Speaker: Keith Bradley
Director, Asia-Pacific Market, AECL
Topic: The CANDU Market in China
Location: J.L. Gray Centre
Deep River, Ont.
Date: Thursday, December 16, 2002 (8:00 pm)


Summary published in North Renfrew Times, December 22, 2002:

Selling CANDUs in China

by Jeremy Whitlock

In the nuclear reactor market, the key is "location, location, location" - and the location of choice appears to be China.

That was the message of Keith Bradley, AECL's Director for the Asia-Pacific market, at a packed CNS public seminar held Dec. 16 at the J.L.Gray Centre.

Opportunities for CANDU in China were the subject of Dr. Bradley's talk, "Fuelling the Dragon".

Dr. Bradley has 30 years' experience in the nuclear industry, including international experience in Romania with the Cernavoda CANDU project, and for the last three years in China.

The Canadian foot is firmly in the door of the Asia-Pacific market, with two CANDUs at Qinshan nearing completion (Qinshan-1 now at full power and connected to the grid).

Qinshan is already known as the fastest and smoothest nuclear construction project in China, and will provide much of the sales pitch for future contracts in the region.

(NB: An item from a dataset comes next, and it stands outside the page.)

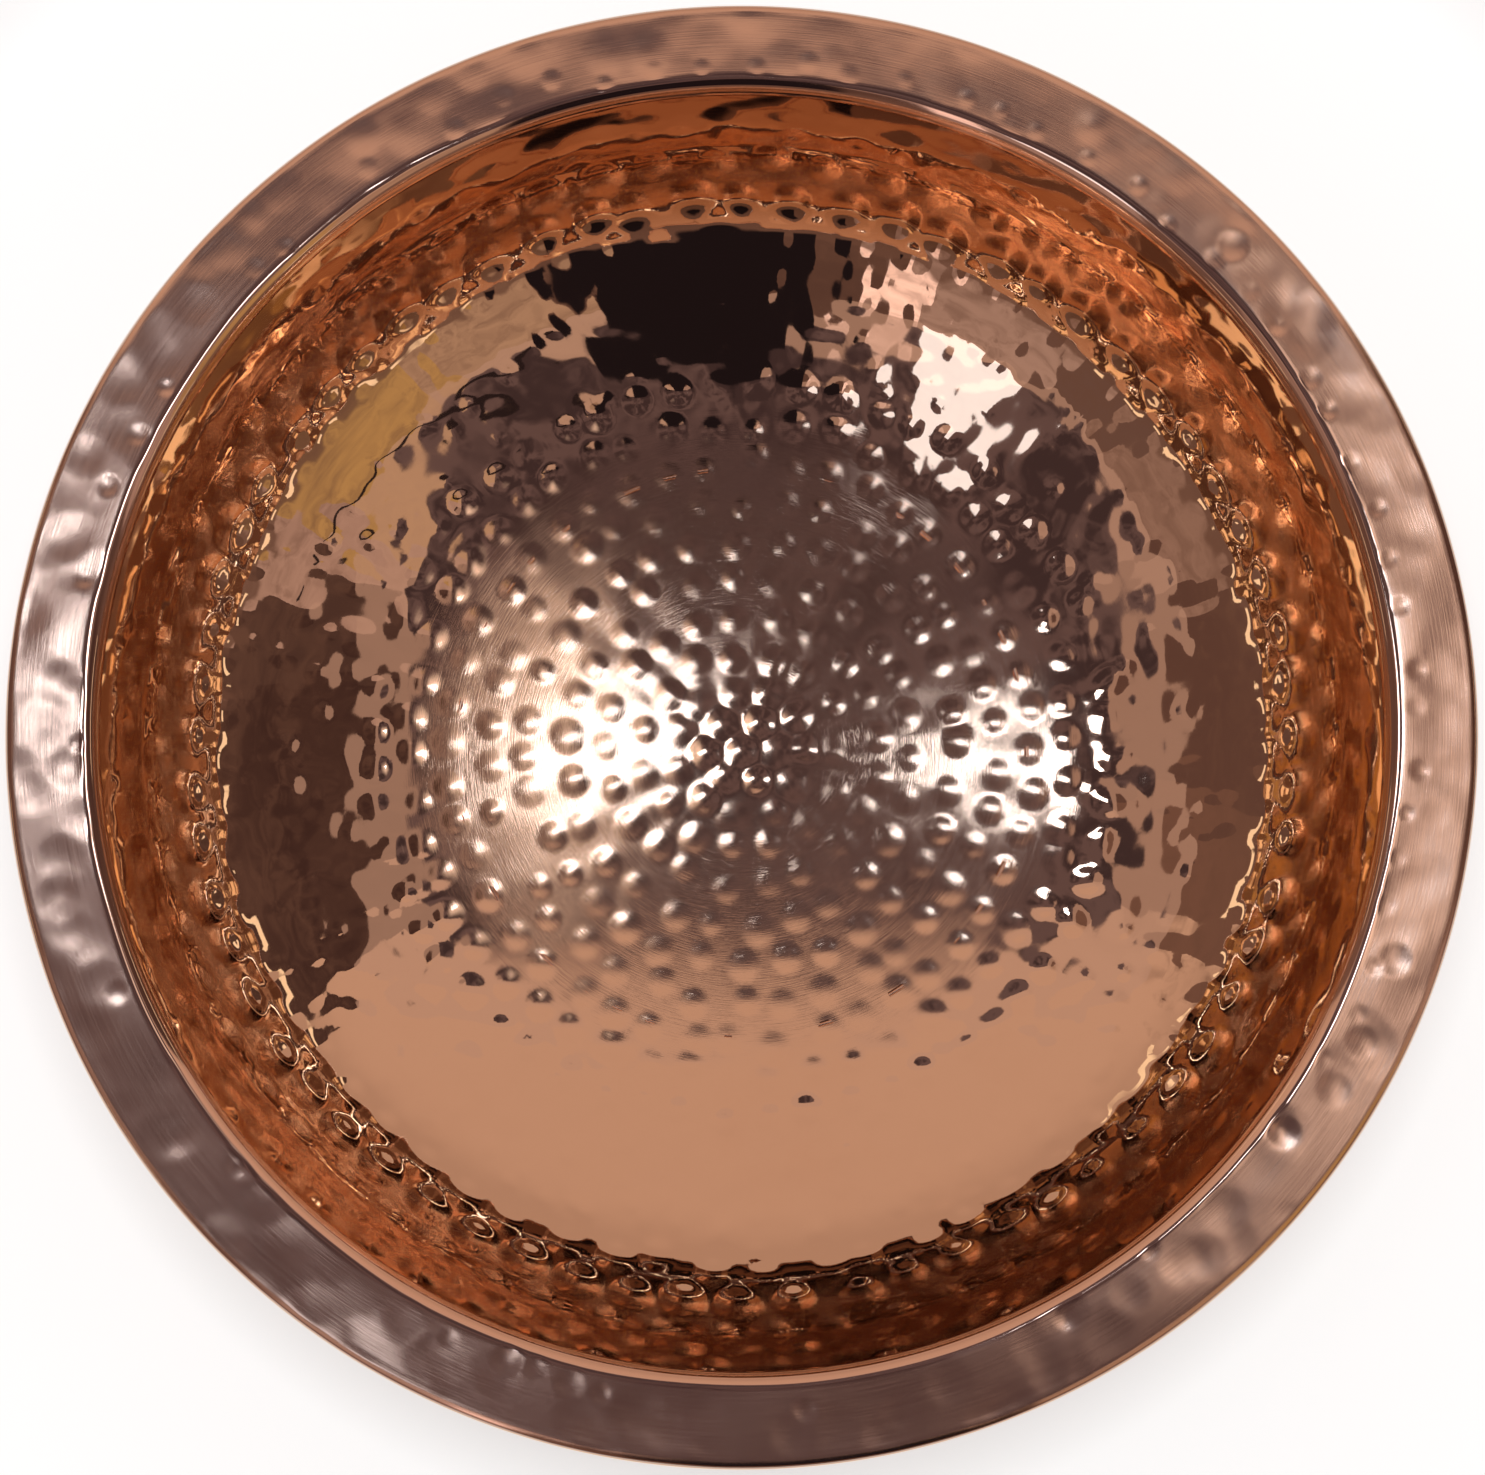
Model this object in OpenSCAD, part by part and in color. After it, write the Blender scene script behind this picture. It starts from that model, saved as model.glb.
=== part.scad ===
// Hammered copper bowl: a dished shell hung from a wide flat rim, standing on a low foot ring.
// Millimetres. The origin is the centre of the foot's bottom face, and +Z is up.

/* [Rim] */
// Outside diameter of the rim, over the rolled edge
rim_d = 406; // [390:1:420]
// Width of the rim, from the mouth to the outside
rim_w = 25; // [20:0.5:30]
// Outer radius of the bend from the flat of the rim down into the mouth
mouth_bend = 3.8; // [3:0.1:5]
// Depth of the turned-down lip, from the top of the rim
lip_depth = 6.5; // [5.5:0.5:9]
// Diameter of the steel wire in the rolled edge
wire_d = 3.2; // [2.6:0.1:4]

/* [Bowl] */
// Overall height, from the table to the top of the rim
height = 127; // [126:1:135]
// Thickness of the copper sheet
sheet = 1.2; // [1:0.1:1.4]
// Depth of the steep wall, from the top of the rim to the start of the knee
wall_depth = 40; // [34:1:42]
// Slope of the steep wall, in degrees from level
wall_slope = 86; // [84:0.5:88]
// Inside radius of the knee between wall and floor
knee_r = 56; // [50:1:58]
// Slope of the floor where it meets the knee, in degrees from level
floor_slope = 24; // [22:0.5:24.5]
// Width of the shell's own flange, under the rim
flange_w = 10; // [7:0.5:13]

/* [Foot] */
// Outside diameter of the foot ring at the table
foot_d = 194; // [170:1:210]
// How far the foot ring leans in towards its top
foot_lean = 5; // [3:0.5:7]
// Width of the foot ring's flat bottom lip
foot_lip = 9; // [7:0.5:11]
// Thickness of the foot ring's strip
foot_t = 1.5; // [1.3:0.1:1.8]
// Radius of the foot ring's bottom corner
foot_corner = 2.5; // [2:0.1:3]

/* [Solder] */
// Leg of the solder fillets
fillet = 2.2; // [1.8:0.1:2.6]

/* [Hidden] */
$fn = 180;

copper = [0.80, 0.48, 0.34];
steel = [0.62, 0.63, 0.65];
tin = [0.72, 0.72, 0.70];

// Steps along the small bends, the knee and the floor
bend_steps = 8;
knee_steps = 24;
floor_steps = 14;
// Straight collar of the shell below the end of the lip
collar_below_lip = 1.5;
// Angle at which the rolled edge ends, after going over, outside and under the wire
roll_end = -170;
roll_steps = 26;
// Room above the foot strip that the shell's curve cuts back
trim_room = 12;

// Rim: radius of the shell's inside at the mouth, and the centre of the nested bends
collar_r = rim_d / 2 - rim_w + sheet;
bend_in = mouth_bend - sheet;
bend_c = [collar_r + bend_in, height - mouth_bend];
flange_z = height - sheet;
// Rim: the wire's centre in the rolled edge
wire_r = wire_d / 2;
wire_c = [rim_d / 2 - sheet - wire_r, height - sheet - wire_r];

// Bowl: the inside curve, from the collar down to the middle of the floor
collar_z = height - lip_depth - collar_below_lip;
knee_z = height - wall_depth;
knee_top_r = collar_r - (collar_z - knee_z) / tan(wall_slope);
knee_c = [knee_top_r - knee_r * sin(wall_slope), knee_z + knee_r * cos(wall_slope)];
floor_edge = knee_c + knee_r * [sin(floor_slope), -cos(floor_slope)];
floor_r = floor_edge[0] / sin(floor_slope);
floor_c = [0, floor_edge[1] + floor_r * cos(floor_slope)];

// Foot: outside radius of the strip's top, its bottom and the strip's slant
foot_r = foot_d / 2;
foot_top_z = under_z(foot_r - foot_lean) + trim_room;
foot_slant = atan2(foot_top_z - foot_corner, foot_lean);

// Points on an arc about c, from angle a0 to a1, in degrees anticlockwise from +X
function arc(c, r, a0, a1, steps) =
    [for (i = [0:steps]) let(a = a0 + (a1 - a0) * i / steps) c + r * [cos(a), sin(a)]];

// Height of the shell's underside over the floor, at a distance r from the axis
function under_z(r) = floor_c[1] - sqrt(pow(floor_r + sheet, 2) - r * r);

// One face of the dished shell, t outside the inside surface, from the axis up to the knee's top
function dish(t) = concat(
    arc(floor_c, floor_r + t, -90, floor_slope - 90, floor_steps),
    arc(knee_c, knee_r + t, floor_slope - 90, wall_slope - 90, knee_steps)
);

// The same points in the opposite order
function reversed(points) = [for (i = [len(points) - 1:-1:0]) points[i]];

// Dished shell: floor, knee, wall, collar and outward flange, as one sheet
module shell_profile() {
    outside = concat(
        dish(sheet),
        [[collar_r + sheet, collar_z]],
        arc(bend_c, bend_in - sheet, 180, 90, bend_steps),
        [[collar_r + flange_w, flange_z - sheet]]
    );
    inside = concat(
        dish(0),
        [[collar_r, collar_z]],
        arc(bend_c, bend_in, 180, 90, bend_steps),
        [[collar_r + flange_w, flange_z]]
    );
    polygon(concat(outside, reversed(inside)));
}

// Everything on or over the floor's underside, to trim the foot and its solder to the shell
module over_floor() {
    polygon(concat(
        arc(floor_c, floor_r + sheet, -90, floor_slope - 90, floor_steps),
        [[floor_edge[0], height], [0, height]]
    ));
}

// Rim: turned-down lip, flat top and an edge rolled round the wire, as one sheet
module rim_profile() {
    half_step = (90 - roll_end) / roll_steps / 2;
    top = concat(
        [[collar_r - sheet, height - lip_depth]],
        arc(bend_c, mouth_bend, 180, 90, bend_steps),
        arc(wire_c, wire_r + sheet, 90, roll_end, roll_steps)
    );
    under = concat(
        [[collar_r, height - lip_depth]],
        arc(bend_c, bend_in, 180, 90, bend_steps),
        arc(wire_c, wire_r / cos(half_step), 90, roll_end, roll_steps)
    );
    polygon(concat(top, reversed(under)));
}

// Strip and bottom lip of the foot ring, before the shell trims its top
module foot_strip() {
    outer_c = [foot_r - foot_corner, foot_corner];
    outer = concat(
        [[foot_r - foot_lip, 0]],
        arc(outer_c, foot_corner, -90, 90 - foot_slant, bend_steps),
        [[foot_r - foot_lean, foot_top_z]]
    );
    inner = concat(
        [[foot_r - foot_lip, foot_t]],
        arc(outer_c, foot_corner - foot_t, -90, 90 - foot_slant, bend_steps),
        [[foot_r - foot_lean - foot_t, foot_top_z]]
    );
    polygon(concat(outer, reversed(inner)));
}

module bowl_shell() {
    color(copper) rotate_extrude() shell_profile();
}

module rim_ring() {
    color(copper) rotate_extrude() rim_profile();
}

module rim_wire() {
    color(steel) rotate_extrude() translate(wire_c) circle(r = wire_r);
}

// Fillet between the edge of the shell's flange and the underside of the rim
module rim_solder() {
    edge = [collar_r + flange_w, flange_z];
    color(tin) rotate_extrude() polygon([edge, edge + [fillet, 0], edge - [0, sheet]]);
}

module foot_ring() {
    color(copper) rotate_extrude() difference() {
        foot_strip();
        over_floor();
    }
}

// Fillet in the corner between the inside of the foot ring and the shell
module foot_solder() {
    inner_r = foot_r - foot_lean - foot_t;
    top_z = under_z(inner_r);
    color(tin) rotate_extrude() difference() {
        polygon([
            [inner_r - fillet, under_z(inner_r - fillet)],
            [inner_r + foot_t / 2, top_z - fillet],
            [inner_r + foot_t / 2, top_z + fillet],
            [inner_r - fillet, top_z + fillet]
        ]);
        over_floor();
        foot_strip();
    }
}

bowl_shell();
rim_ring();
rim_wire();
rim_solder();
foot_ring();
foot_solder();
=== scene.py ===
"""Hammered copper bowl: a dished shell under a wide flat rim, on a low foot ring.

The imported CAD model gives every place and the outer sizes. The shell, the rim and the foot are dense sheets
with each hammer dent modelled. The wire and the solder keep their CAD shape and get their own metal.
Lengths are metres in the CAD frame.
"""

import logging
import math
from dataclasses import dataclass, field
from enum import Enum
from typing import Any, Callable, Iterable, Sequence

import bpy
import numpy as np
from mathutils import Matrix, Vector


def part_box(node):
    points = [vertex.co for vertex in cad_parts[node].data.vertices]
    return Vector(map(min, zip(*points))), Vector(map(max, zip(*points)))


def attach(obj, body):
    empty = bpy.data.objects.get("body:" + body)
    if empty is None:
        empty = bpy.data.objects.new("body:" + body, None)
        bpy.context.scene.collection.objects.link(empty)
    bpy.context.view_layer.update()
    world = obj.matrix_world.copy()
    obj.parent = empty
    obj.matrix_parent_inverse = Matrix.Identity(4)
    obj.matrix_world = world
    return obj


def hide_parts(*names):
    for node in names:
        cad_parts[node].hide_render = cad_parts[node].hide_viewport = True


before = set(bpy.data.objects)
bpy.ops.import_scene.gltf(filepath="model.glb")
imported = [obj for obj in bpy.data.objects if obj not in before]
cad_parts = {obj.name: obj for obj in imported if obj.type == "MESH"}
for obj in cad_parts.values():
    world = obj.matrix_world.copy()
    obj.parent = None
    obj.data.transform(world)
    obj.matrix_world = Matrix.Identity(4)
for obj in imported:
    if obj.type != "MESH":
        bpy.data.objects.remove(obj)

MM = 0.001
IMAGE_WIDTH = 1485
IMAGE_HEIGHT = 1475
BODY = "root"

log = logging.getLogger("bowl")

Colour = tuple[float, float, float]
Array = np.ndarray
Row = tuple[float, float, float, float]  # distance, height and the two parts of the outward normal


# --- Shader maths ---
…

And hopefully many future contracts there will be: Dr. Bradley estimates that one-third of the nuclear plants built worldwide in the next half-century will be built in China. That's about 300 GW of power (about 75 Darlington-sized stations), and Dr. Bradley sees 25% of this market going to CANDU.

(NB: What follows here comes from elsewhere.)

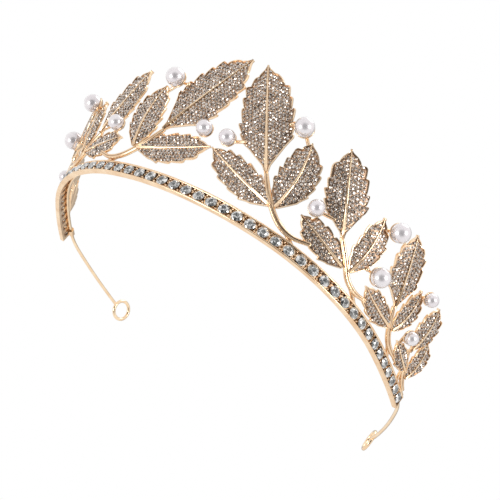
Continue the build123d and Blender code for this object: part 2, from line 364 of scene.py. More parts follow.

The scenario is based on 3.5% growth in China's electricity demand over the next 50 years, as it brings its per-capita usage up to that of a neighbouring industrialized nation like South Korea or Taiwan (1 to 1.5 kW/person). The projection is modest compared to China's average growth of 11% in the last half-century.

By 2050 China will have added another 200 million people to its population of 1.3 billion, and will be the world's second-largest economy, and largest energy consumer.

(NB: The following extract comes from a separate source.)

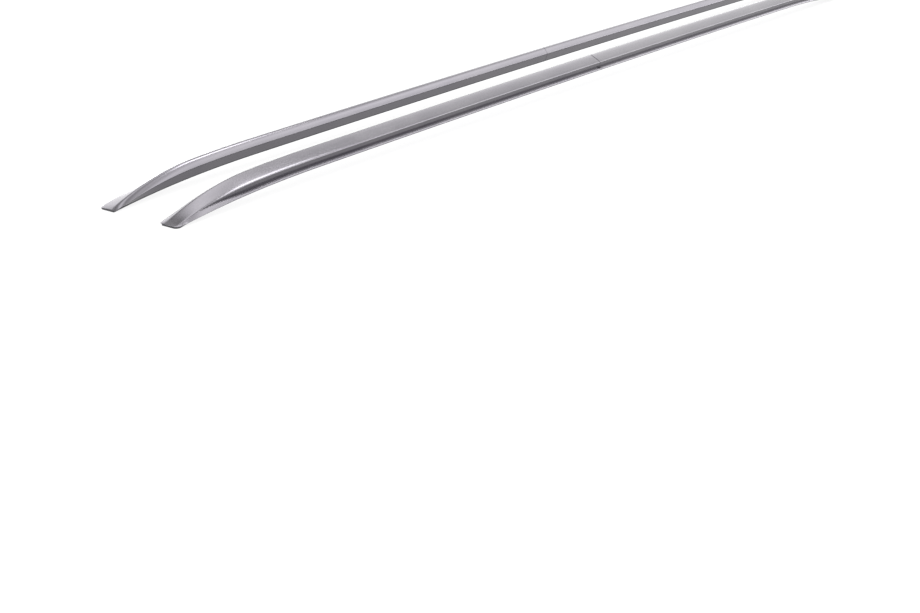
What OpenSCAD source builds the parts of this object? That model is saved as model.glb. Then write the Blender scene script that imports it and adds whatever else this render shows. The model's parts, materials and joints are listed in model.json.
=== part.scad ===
// Roof side rail pair: two mirrored aluminium rails laid side by side, outer flanks facing away.
// Each rail is two formed lengths of one extrusion, butted at mid-length over an internal joiner.
// X runs along the rails, front at +X, and Z is up. The pads under the tips stand on Z = 0.

/* [Rail line] */
// Length of one rail from tip to tip
rail_len = 2050; // [1700:10:2400]
// Distance between the centre lines of the two rails
rail_pitch = 110; // [90:5:200]
// Rise of the long shallow arch at mid-length
arch_rise = 5.7; // [2:0.1:30]
// Depth by which the last stretch of each end turns down
tip_drop = 15.6; // [8:0.1:30]
// Length of the stretch that turns down
tip_run = 290; // [200:5:400]
// Exponent of the turn-down, where more is a sharper bend at the tip
tip_curve = 2.4; // [1.6:0.1:3]
// Gap left in the butt joint between the two lengths
seam_gap = 0.8; // [0.3:0.1:2]

/* [Section] */
// Height of the ridge above the base of the section
crown_h = 22.6; // [21:0.1:30]
// Place of the ridge across the section
peak_u = -4.7; // [-7:0.1:0]
// Outward reach of the crease that ends the top face
crease_u = 15; // [14:0.1:16.5]
// Height of that crease
crease_h = 12.7; // [12:0.1:15]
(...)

These ambitious plans will help China overcome decades of economic stagnation, but still leave it with less than one-third the per-capita electricity consumption of a country like Canada.

Half of the increase in electricity capacity will come from coal, of which there is no shortage. The rest is divided almost equally between hydro and nuclear, plus a small contribution from renewables.

One might ask why projects like the current Three Gorges Dam (the world's largest hydro plant) couldn't contribute more, but variable water flow limits their usefulness. Three Gorges' 18.2 GW, for instance, will only satisfy 9 months of China's expected growth in demand.

CANDU's potential contribution is fuel-cycle flexibility. China is short on uranium resources but long on thorium, an advanced fuel material that CANDU reactors are eminently suited to.

In the meantime, existing CANDU designs (like the ACR) can reduce China's nuclear fuel consumption by at least 40%.

China also plans an ambitions fast-breeder program, which CANDU technology can synergistically exploit..

However, Dr. Bradley stressed that China must buy into CANDU's long-term contribution, if it is to invest in any more CANDUs today. Otherwise there is little incentive to deviate from the mainstream PWR program already in place.

He also maintained that sales to China will need significant technology transfer agreements, including the freedom to build their own CANDUs and conduct their own R&D in the future.

The arrangement is unprecedented, but Dr. Bradley feels that business plans must change to suit the times, and that the scale of the potential market justifies the change.